The entry triggers above the high of the second candle after it closes, confirming that buyers who defended support are also pushing price higher. Some traders wait for a third candle to close above the second candle's high for extra confirmation.

The stop goes below the matching low. This is the level the market defended twice. If it breaks, the pattern has failed and the downtrend is resuming.

Targets depend on the distance to the nearest resistance. The measured move approach uses the height from the matching low to the second candle's high, projected upward from the entry.

Limitations and Pitfalls

At ~56%, tweezer bottoms are a moderate signal. The matching lows are compelling visually but do not guarantee that the third test will hold. In strong downtrends, support that held twice can break on the third attempt, trapping longs.

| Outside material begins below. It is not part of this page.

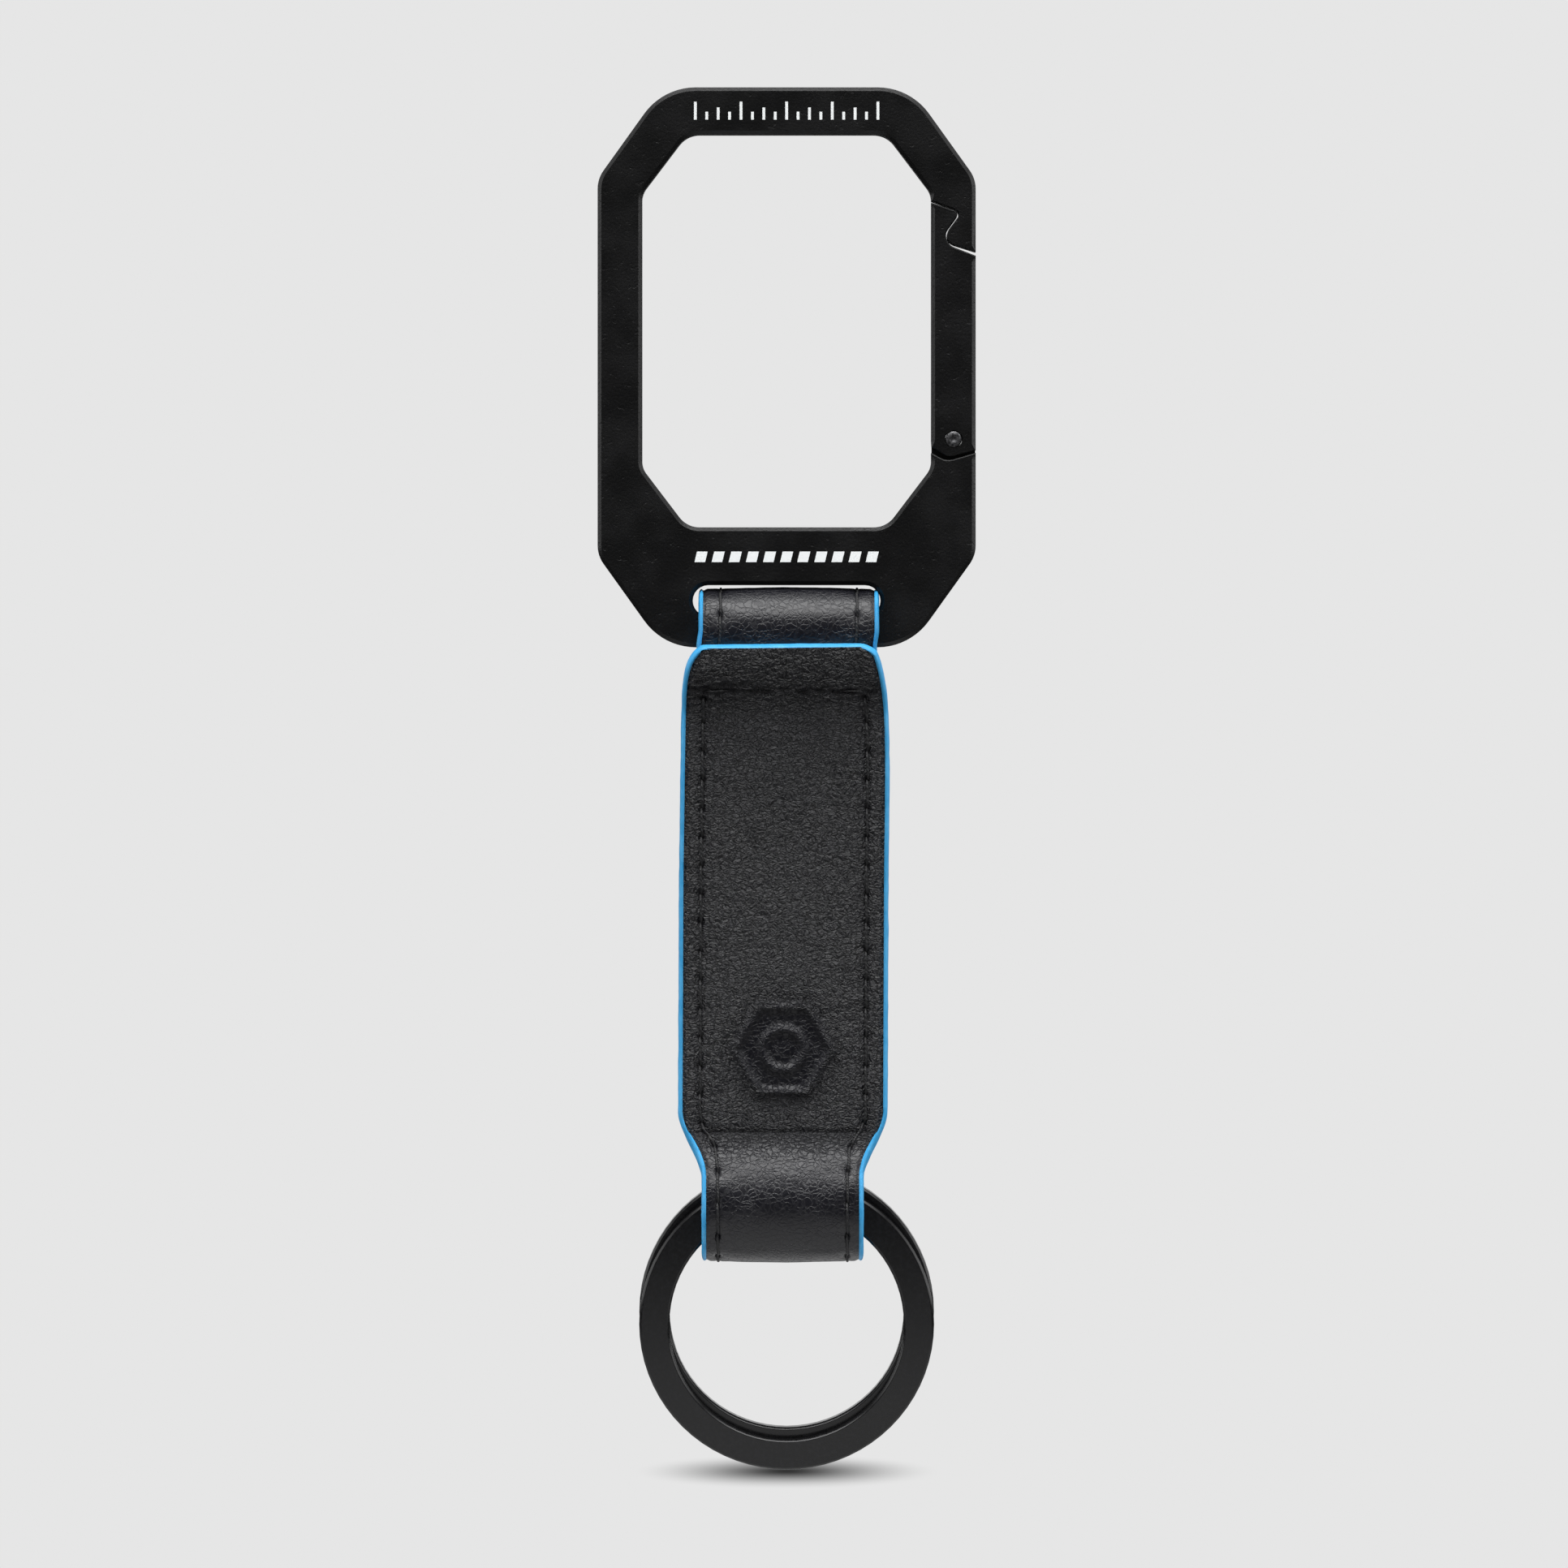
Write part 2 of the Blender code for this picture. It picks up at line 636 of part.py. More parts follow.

A frequent mistake is applying the pattern too loosely. Two candles that have vaguely similar lows are not a tweezer bottom. The lows need to be at essentially the same price for the double-test logic to hold.

The pattern also loses meaning without a preceding downtrend. Two candles with matching lows in the middle of a range are just noise - there is no trend to reverse. Always check the context.

Example

A stock declines from $67 to $59 over two weeks. On day 11, it opens at $59.40, sells off to $57.80, and closes at $58.30 - a red candle. On day 12, the stock opens at $58.10, dips to $57.80 again, and then buyers push it up to close at $59.50 - a green candle. Both candles bottomed at $57.80: a tweezer bottom.

A long entry at $59.60 (above the second candle's high) with a stop at $57.60 (below the matching low) gives $2.00 of risk. The prior congestion zone near $62 offers a $2.40 target, a 1.2:1 reward-to-risk ratio. The tight stop below a double-tested support level is the pattern's main structural advantage.

Bottom Line

The tweezer bottom's appeal is its simplicity: the same price held twice, so buyers are present. At ~56% it is a moderate signal, but the natural stop placement just below the matching low often creates clean risk-reward setups. Combine it with a prior support level or an oversold reading for higher conviction, and always confirm that a genuine downtrend preceded the pattern.